Unlike Oliver, Wizo may not have its own fashionable restaurants for successful students to segue into, but they do make it into Israel’s hot dining spots. Eliezer Kimyagrov, for example, is at 27, sous-chef at popular Tel Aviv brasserie Rokach73. He’s come a long way since making aliyah from Bukhara, in Uzbekistan, aged nine.

Fellow chef Chaled Tawafra had to overcome dyslexia and severe ADHD as well as the stresses of being in an extreme minority in Israel as a Muslim Arab. Yet he landed a job running a restaurant in Jerusalem at 19 — within a year of graduating from the Rebecca Sieff Vocational Training School — the college named after a key Wizo founder.

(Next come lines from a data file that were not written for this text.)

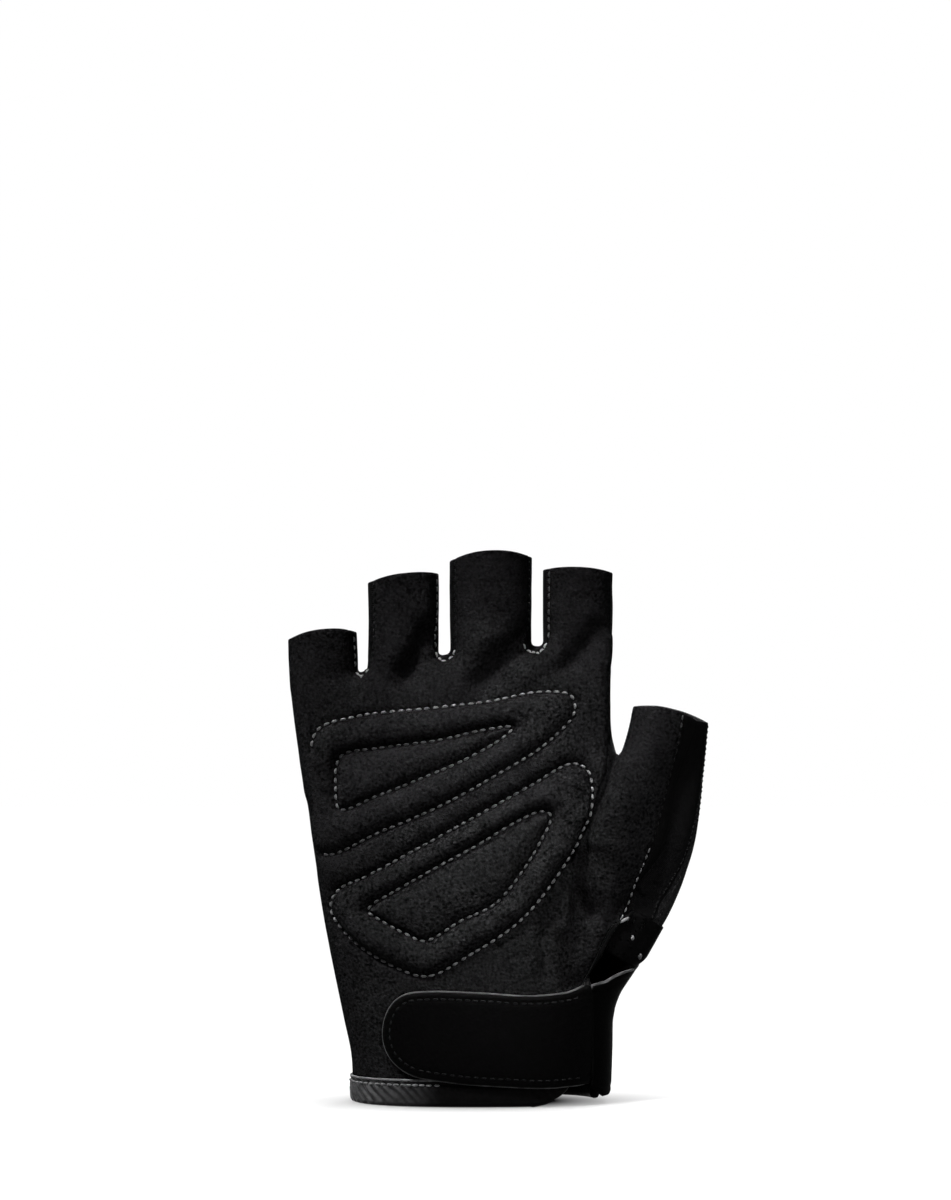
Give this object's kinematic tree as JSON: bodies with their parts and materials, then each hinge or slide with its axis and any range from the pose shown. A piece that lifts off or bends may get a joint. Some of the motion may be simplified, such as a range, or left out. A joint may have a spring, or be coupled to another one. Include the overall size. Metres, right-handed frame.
{
  "type": "cycling glove",
  "caption": "Right-hand half-finger cycling glove in its worn form, with a quilted suede palm, stretch back and a wrist closing strap",
  "frame": {"origin": "centre of the wrist opening, in the plane of the hem", "axes": "+Z runs from the wrist to the fingertips, -Y is the palm side and +X the thumb side"},
  "size_m": [0.1215, 0.0448, 0.159],
  "materials": {
    "suede": "matte napped synthetic suede",
    "stretch": "smooth stretch knit",
    "tape": "slightly shiny elastic tape",
    "strap": "smooth semi-matte synthetic leather"
  },
  "bodies": {
    "root": {"palm_panel": "suede", "back_panel": "stretch", "thumb_side_panel": "stretch", "finger_strip_little_ring": "stretch", "finger_strip_ring_middle": "stretch", "finger_strip_middle_index": "stretch", "upper_palm_pad": "suede", "lower_palm_pad": "suede", "cuff_tape": "tape", "vent_tape": "tape", "thumb_hem_tape": "tape", "wrist_strap": "strap", "strap_side_band": "strap"}
  },
  "joints": []
}
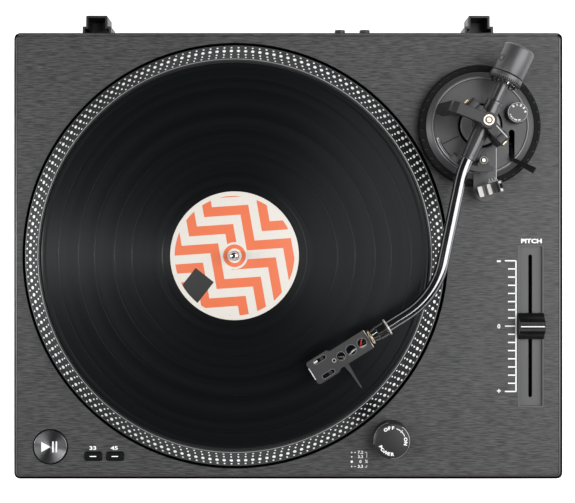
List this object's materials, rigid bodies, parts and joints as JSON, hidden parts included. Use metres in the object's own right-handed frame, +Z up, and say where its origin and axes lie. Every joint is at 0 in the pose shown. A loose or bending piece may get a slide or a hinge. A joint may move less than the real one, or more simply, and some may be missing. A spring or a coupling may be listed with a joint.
{
  "type": "turntable record player",
  "caption": "Direct-drive turntable: flat plinth, dotted platter carrying a disc, S-shaped tonearm with counterweight, cue lever and sliding speed control.",
  "frame": {"origin": "centre of the footprint, on the surface that the feet stand on", "axes": "+X is the operator's right, +Y is the back (hinge sockets and connectors), +Z is up"},
  "size_m": [0.431, 0.3646, 0.1345],
  "materials": {
    "black_housing": "satin moulded",
    "brushed_panel": "brushed, dark grey anodised",
    "rubber": "matt",
    "steel": "machined",
    "platter_metal": "turned, with polished dots",
    "magnet": "sintered",
    "circuit": "lacquered board",
    "coil": "lacquered winding",
    "contact_gold": "gold plated",
    "felt": "felt",
    "vinyl": "grooved, glossy",
    "label_paper": "printed paper",
    "dark_metal": "satin, dark grey",
    "black_chrome": "glossy black chrome",
    "black_gloss": "gloss",
    "button_metal": "circular brushed",
    "fader_plastic": "satin",
    "lens_red": "translucent red",
    "weight_brass": "dark plated",
    "lead_wire": "coloured leads"
  },
  "bodies": {
    "plinth": {"plinth_shell": "black_housing", "top_panel": "brushed_panel", "bottom_cover": "black_housing", "case_screws": "steel", "foot_front_left": "black_housing", "foot_front_right": "black_housing", "foot_rear_left": "black_housing", "foot_rear_right": "black_housing", "foot_pads": "rubber", "hinge_socket_left": "black_housing", "hinge_socket_right": "black_housing", "rear_panel": "black_housing", "signal_sockets": "contact_gold", "ground_terminal": "steel", "power_inlet": "black_housing", "main_board": "circuit", "power_transformer": "steel", "bearing_housing": "steel", "bearing_bush": "contact_gold", "motor_board": "circuit", "stator": "coil", "strobe_housing": "dark_metal", "strobe_window": "lens_red", "fader_tray": "black_housing", "fader_potentiometer": "steel", "arm_mount_collar": "dark_metal"},
    "platter": {"platter": "platter_metal", "rotor_magnet": "magnet", "spindle": "steel", "slipmat": "felt", "record": "vinyl", "record_label": "label_paper"},
    "start_stop_button": {"start_stop_button": "button_metal"},
    "speed_33_button": {"speed_33_button": "button_metal"},
    "speed_45_button": {"speed_45_button": "button_metal"},
    "power_dial": {"power_dial": "dark_metal"},
    "pitch_fader_knob": {"pitch_fader_knob": "fader_plastic"},
    "height_ring": {"height_ring": "dark_metal"},
    "arm_base": {"arm_base": "dark_metal", "arm_rest": "black_gloss", "pivot_bridge": "dark_metal", "bearing_screw": "contact_gold"},
    "arm_clamp": {"arm_clamp": "black_gloss"},
    "anti_skate_dial": {"anti_skate_dial": "dark_metal"},
    "cue_lever": {"cue_lever": "black_gloss"},
    "cue_lift": {"cue_lift": "dark_metal"},
    "gimbal": {"gimbal_yoke": "dark_metal", "yoke_screws": "contact_gold"},
    "pivot_axle": {"pivot_axle": "steel"},
    "tonearm": {"arm_sleeve": "dark_metal", "arm_tube": "black_chrome", "headshell": "dark_metal", "cartridge": "black_gloss", "stylus": "black_gloss", "headshell_leads": "lead_wire", "cartridge_screws": "steel"},
    "locking_collar": {"locking_collar": "dark_metal"},
    "counterweight_core": {"counterweight_core": "steel"},
    "counterweight": {"counterweight": "weight_brass"},
    "force_dial": {"force_dial": "fader_plastic"}
  },
  "joints": [
    {"name": "platter_spin", "type": "hinge", "parent": "plinth", "child": "platter", "pos_m": [-0.0415, -0.0073, 0.074], "axis": [0, 0, -1], "continuous": true},
    {"name": "start_stop_press", "type": "slide", "parent": "plinth", "child": "start_stop_button", "axis": [0, 0, -1], "range_m": [0, 0.0008], "stiffness_N_per_m": 600, "springref_m": -0.001},
    {"name": "speed_33_press", "type": "slide", "parent": "plinth", "child": "speed_33_button", "axis": [0, 0, -1], "range_m": [0, 0.0008], "stiffness_N_per_m": 400, "springref_m": -0.001},
    {"name": "speed_45_press", "type": "slide", "parent": "plinth", "child": "speed_45_button", "axis": [0, 0, -1], "range_m": [0, 0.0008], "stiffness_N_per_m": 400, "springref_m": -0.001},
    {"name": "power_dial_turn", "type": "hinge", "parent": "plinth", "child": "power_dial", "pos_m": [0.081, -0.1511, 0.074], "axis": [0, 0, 1], "range_deg": [0, 45]},
    {"name": "pitch_fader_slide", "type": "slide", "parent": "plinth", "child": "pitch_fader_knob", "axis": [0, -1, 0], "range_m": [-0.05, 0.05]},
    {"name": "height_ring_turn", "type": "hinge", "parent": "plinth", "child": "height_ring", "pos_m": [0.15, 0.0942, 0.074], "axis": [0, 0, 1], "range_deg": [0, 270]},
    {"name": "arm_base_rise", "type": "slide", "parent": "plinth", "child": "arm_base", "axis": [0, 0, 1], "range_m": [0, 0.00601]},
    {"name": "arm_clamp_turn", "type": "hinge", "parent": "arm_base", "child": "arm_clamp", "pos_m": [0.16193, 0.04593, 0.1116], "axis": [0.2723, -0.9622, 0], "range_deg": [-92, 0]},
    {"name": "anti_skate_turn", "type": "hinge", "parent": "arm_base", "child": "anti_skate_dial", "pos_m": [0.1779, 0.1037, 0.074], "axis": [0, 0, -1], "range_deg": [0, 300]},
    {"name": "cue_lever_raise", "type": "hinge", "parent": "arm_base", "child": "cue_lever", "pos_m": [0.1745, 0.0799, 0.079], "axis": [-1, 0, 0], "range_deg": [0, 42]},
    {"name": "cue_lift_rise", "type": "slide", "parent": "arm_base", "child": "cue_lift", "axis": [0, 0, 1], "range_m": [0, 0.0024]},
    {"name": "arm_swing", "type": "hinge", "parent": "arm_base", "child": "gimbal", "pos_m": [0.15, 0.0942, 0.1125], "axis": [0, 0, 1], "range_deg": [-14, 27.7]},
    {"name": "arm_cue_raise", "type": "hinge", "parent": "gimbal", "child": "pivot_axle", "pos_m": [0.15, 0.0942, 0.1125], "axis": [-0.6769, 0.7361, 0], "range_deg": [0, 2.51]},
    {"name": "arm_pitch", "type": "hinge", "parent": "pivot_axle", "child": "tonearm", "pos_m": [0.15, 0.0942, 0.1125], "axis": [-0.6769, 0.7361, 0], "range_deg": [0, 12]},
    {"name": "locking_collar_turn", "type": "hinge", "parent": "tonearm", "child": "locking_collar", "pos_m": [0.07542, -0.06149, 0.1125], "axis": [-0.8471, -0.5314, 0], "range_deg": [0, 90]},
    {"name": "weight_travel", "type": "slide", "parent": "tonearm", "child": "counterweight_core", "axis": [0.4274, 0.9041, 0], "range_m": [-0.00601, 0.00601]},
    {"name": "weight_turn", "type": "hinge", "parent": "counterweight_core", "child": "counterweight", "pos_m": [0.15, 0.0942, 0.1125], "axis": [0.4274, 0.9041, 0], "range_deg": [-720, 720]},
    {"name": "force_dial_turn", "type": "hinge", "parent": "counterweight", "child": "force_dial", "pos_m": [0.15, 0.0942, 0.1125], "axis": [0.4274, 0.9041, 0], "continuous": true}
  ],
  "couplings": [
    {"joint": "arm_base_rise", "follows": "height_ring_turn", "m_per_rad": 0.0012732},
    {"joint": "cue_lift_rise", "follows": "cue_lever_raise", "m_per_rad": 0.0031376},
    {"joint": "arm_cue_raise", "follows": "cue_lever_raise", "ratio": 0.059524},
    {"joint": "weight_travel", "follows": "weight_turn", "m_per_rad": 0.00047746}
  ]
}
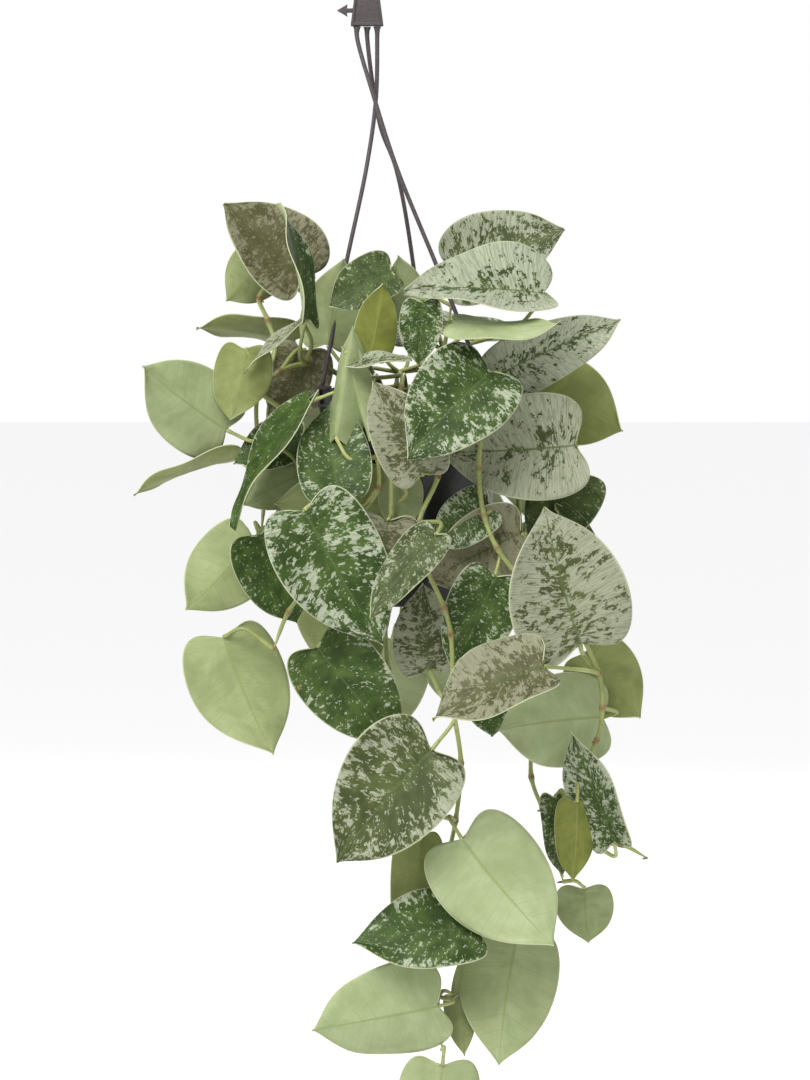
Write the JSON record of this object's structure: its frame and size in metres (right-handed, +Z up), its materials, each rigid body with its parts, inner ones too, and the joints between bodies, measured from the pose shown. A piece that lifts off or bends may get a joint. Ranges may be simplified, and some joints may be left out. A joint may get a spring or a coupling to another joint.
{
  "type": "potted satin pothos",
  "caption": "Trailing satin pothos with silver-splashed heart-shaped leaves, growing in a black plastic pot that hangs from a strand hanger with a hook.",
  "frame": {"origin": "bearing point inside the top of the hook, where the pot hangs from a rail or ceiling hook", "axes": "+Z up, -Y towards the front of the plant, +X to the plant's right as seen from the front"},
  "size_m": [0.4037, 0.3349, 0.969],
  "materials": {
    "hanger_plastic": "satin moulded plastic",
    "pot_plastic": "smooth moulded plastic",
    "potting_mix": "damp crumbly peat and bark",
    "stem": "smooth green stem",
    "leaf": "velvety leaf with silver splashes, pale underneath"
  },
  "bodies": {
    "root": {"hanger_head": "hanger_plastic", "hanger_strand_left": "hanger_plastic", "hanger_strand_right": "hanger_plastic", "hanger_strand_back": "hanger_plastic", "pot": "pot_plastic", "potting_mix": "potting_mix", "vine_front": "stem", "vine_left": "stem", "vine_middle": "stem", "vine_right": "stem", "vine_outer": "stem", "vine_loop": "stem", "vine_crown_left": "stem", "vine_crown_right": "stem", "vine_back": "stem", "leaf_front_1": "leaf", "leaf_front_2": "leaf", "leaf_front_3": "leaf", "leaf_front_4": "leaf", "leaf_front_5": "leaf", "leaf_front_6": "leaf", "leaf_front_7": "leaf", "leaf_front_8": "leaf", "leaf_left_1": "leaf", "leaf_left_2": "leaf", "leaf_left_3": "leaf", "leaf_left_4": "leaf", "leaf_middle_1": "leaf", "leaf_middle_2": "leaf", "leaf_middle_3": "leaf", "leaf_middle_4": "leaf", "leaf_right_1": "leaf", "leaf_right_2": "leaf", "leaf_right_3": "leaf", "leaf_right_4": "leaf", "leaf_right_5": "leaf", "leaf_right_6": "leaf", "leaf_right_7": "leaf", "leaf_right_8": "leaf", "leaf_outer_1": "leaf", "leaf_outer_2": "leaf", "leaf_outer_3": "leaf", "leaf_loop_1": "leaf", "leaf_loop_2": "leaf", "leaf_loop_3": "leaf", "leaf_loop_4": "leaf", "leaf_loop_5": "leaf", "leaf_loop_6": "leaf", "leaf_loop_7": "leaf", "leaf_crown_1": "leaf", "leaf_crown_2": "leaf", "leaf_crown_3": "leaf", "leaf_crown_4": "leaf", "leaf_crown_5": "leaf", "leaf_crown_6": "leaf", "leaf_back_1": "leaf", "leaf_back_2": "leaf", "leaf_back_3": "leaf", "leaf_back_4": "leaf", "leaf_back_5": "leaf"}
  },
  "joints": []
}
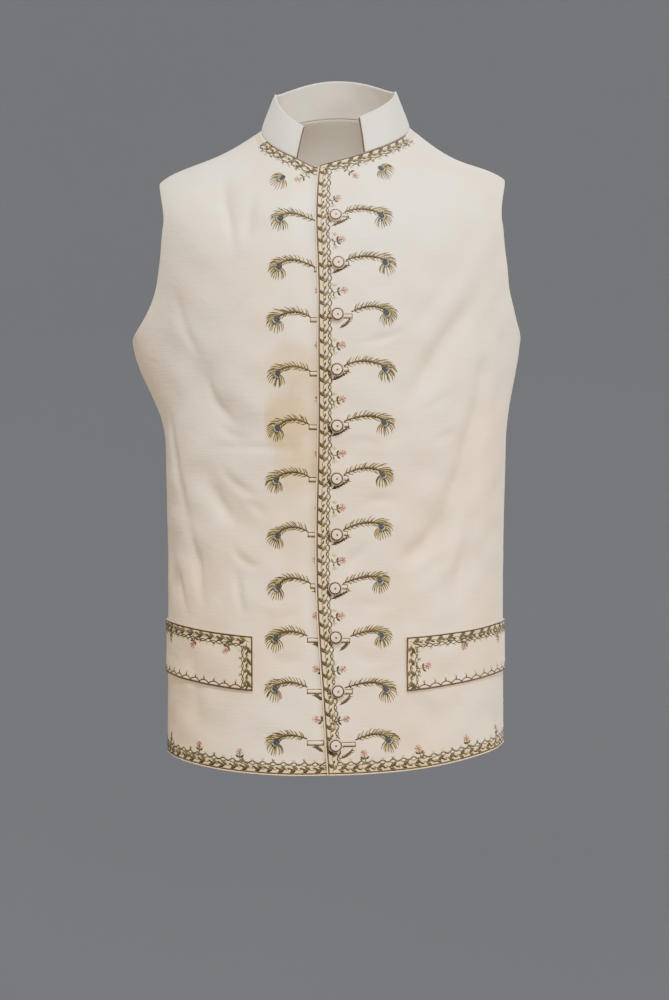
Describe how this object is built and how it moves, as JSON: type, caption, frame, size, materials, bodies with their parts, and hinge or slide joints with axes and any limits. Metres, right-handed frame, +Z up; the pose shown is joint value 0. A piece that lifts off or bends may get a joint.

The boys’ mentor is Yaniv Gur-Arye, whose company, Nachalot — Culinary with Five Senses, is one of Israel’s most innovative private catering operations:

“These kids have the benefit of a group of top chefs who go into the school and show them what new Israeli modern cuisine is all about, then bring them into our kitchens to work with us,” he says.
That particular benefit throws up another challenge, which is the incredible diversity of Israeli cuisine — drawn from perhaps the world’s most multi-national society.

While at the Wizo college Kimyagrov was forced out of his central Asian comfort zone to learn about the complexities of Mediterranean cuisine, while Tawafra had to move beyond hummus and falafel to tackle Ashkenazi specialities.

“We call it peace on a plate,” smiles Francine Barsam, Wizo.UK’s marketing director. “It’s the chance to learn how cultures can come together over food. And we want to make the point that Wizo looks after all the citizens of Israel, irrespective of religion — one reason we brought Chaled over here.”

The young Arab born in Beersheva confesses he was cocooned until the age of 15 in a world of Sephardi staples before the college broadened his culinary horizons, and that he would have flunked out of any ordinary school.
“I would have exploded, because I was just so hyper. I needed to do something active, and cooking was the obvious choice, given that my father was a chef and everyone cooks in our family.”

Tawafra evolved into a lover of fusion food, which he serves in Jerusalem, but still relates to the Middle Eastern dishes of his childhood, pointing out: “Arab hummus is more rough than creamy, with whole chickpeas left in, and more lemony than you find outside the Arab communities in Israel.”

Surprisingly, considering he comes from a landlocked country, Kimyagrov took easily to the fish dishes Israelis love so much:

“We actually ate fish all the time in Bukhara; in fact I used to catch my own in the rivers. And I also related to the kebabs which are so popular in Israel; we ate them at home, too.”

In that sense, the two students from such different backgrounds are both best represented in Gur-Arye’s dish of lamb kebabs served on a typically Middle Eastern rough hummus topped with masbacha — the mix of whole chickpeas, tomato, onion, garlic and lemon so popular in Israeli hummus joints to lift the bland, basic mix of chickpeas and tahini in the same way Italians lift meat dishes with a gremolata of chopped parsley, lemon and garlic.

Other dishes served at a recent Wizo event at London’s 1701 restaurant at Bevis Marks synagogue, to showcase their star pupils, included pastilla — the North African dish of crisp filo pastry stuffed with poultry — in this case duck rather than the more traditional pigeon — mixed with roasted almonds, caramelised onion and the Moroccan spice mixture ras-el-hanout. There was also a version of Tel Aviv’s favourite take-away, sabich — the uniquely Iraqi-Jewish concoction combining fried aubergines, hard-boiled egg, tahini and tomatoes in a pitta.

But the sublime dessert of halvah, made with tahini mixed with coconut cream as well as sugar, on a bed of strawberry coulis and garnished with kadaif, the Shredded Wheat-style Middle Eastern pastry, and chopped pistachios is a dish you could only find in Israel — a product, if you like, of the melting pot barely a century old.